Was ist Ihnen bei der Erziehung Ihrer Kinder wichtig?

Anders als ich damals wachsen meine Kinder in wohlhabenden Verhältnissen auf. Aber ich will nicht, dass sie den Bezug zur Realität verlieren. Sie sollen ihre privilegierte Situation zu schätzen wissen. Es sind einfache Regeln, die ich ihnen beibringe, zum Beispiel, andere Menschen mit Respekt zu behandeln.

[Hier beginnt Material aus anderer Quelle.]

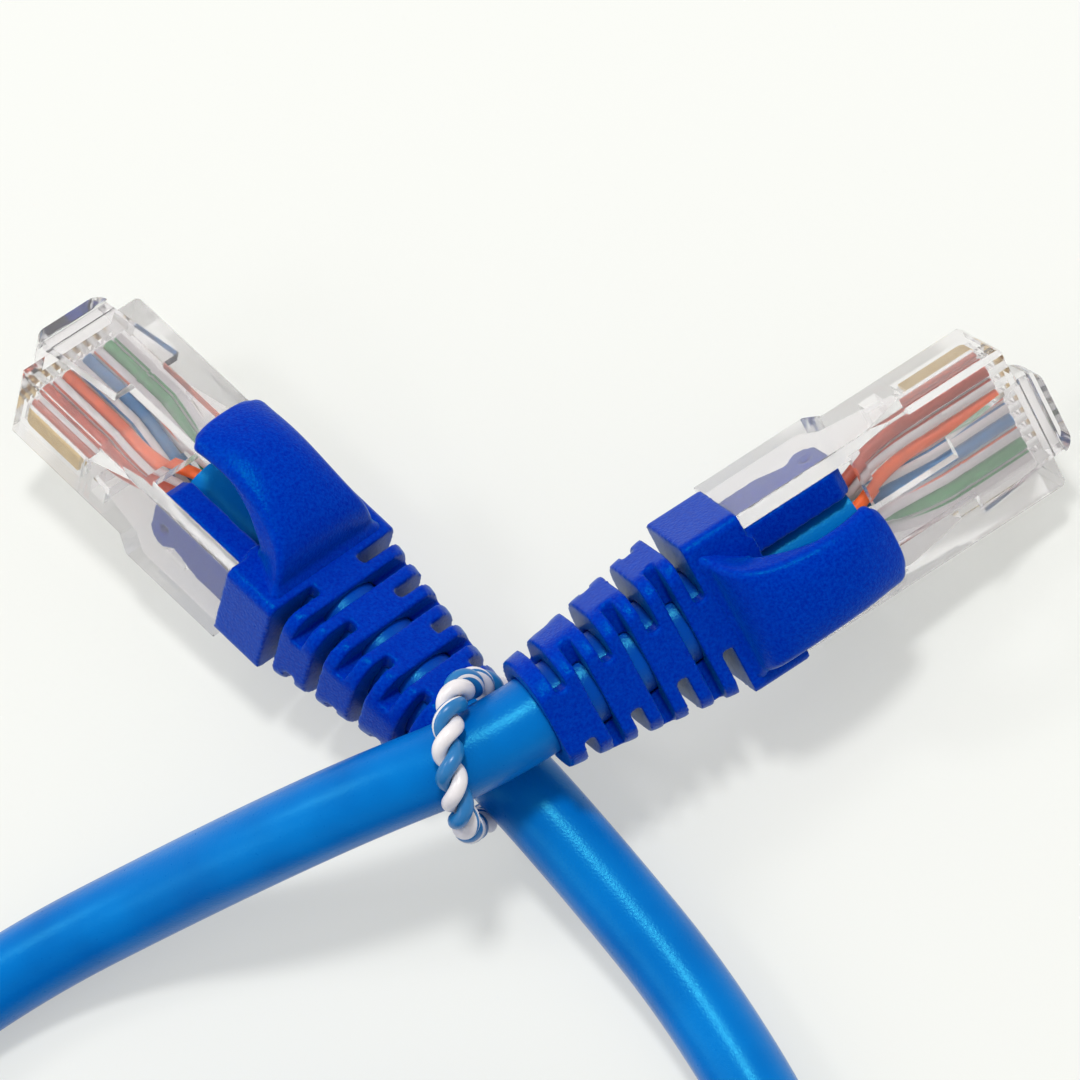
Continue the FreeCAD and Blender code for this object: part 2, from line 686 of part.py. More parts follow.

Wie sah Ihr Leben damals in Paris aus?

Ich erinnere mich noch sehr genau daran. Es gab eine Zeit, da reichte mein Geld gerade einmal aus, um mir einen Liter Milch und ein Baguette am Tag zu kaufen. Mehr war nicht drin. Übernachtet habe ich bei Freunden, eine Wohnung hatte ich damals nicht. Die konnte ich mir nicht leisten. Aber ich habe einfach immer weitergemacht.


Warum haben Sie nicht aufgegeben?

Das hat bestimmt mit meiner Kindheit zu tun. Ich wusste ja, wie es ist, mit sehr wenig Geld auszukommen. Ich kannte also nichts anderes.


Der Mann, den Sie im Film spielen, hasst es, Geld auszugeben. Für welche Dinge geben Sie nicht gern Geld aus?

Als Kind konnten wir uns keine Ferien leisten. Und wahrscheinlich hat es damit zu tun, dass ich Hotels immer noch als teuer empfinde. Und bis heute fällt es mir schwer, einfach so Urlaub zu machen. Deshalb gebe ich dafür auch nicht gern Geld aus. Doch natürlich brauche ich Ferien, ich arbeite sehr viel, man könnte mich fast schon als Workaholic bezeichnen. Und inzwischen kann ich einem Urlaub auch etwas abgewinnen, denn da habe ich endlich einmal richtig Zeit für meine Frau und meine Kinder. Aber ich denke jedes Mal, so ein Urlaub ist doch ganz schön teuer.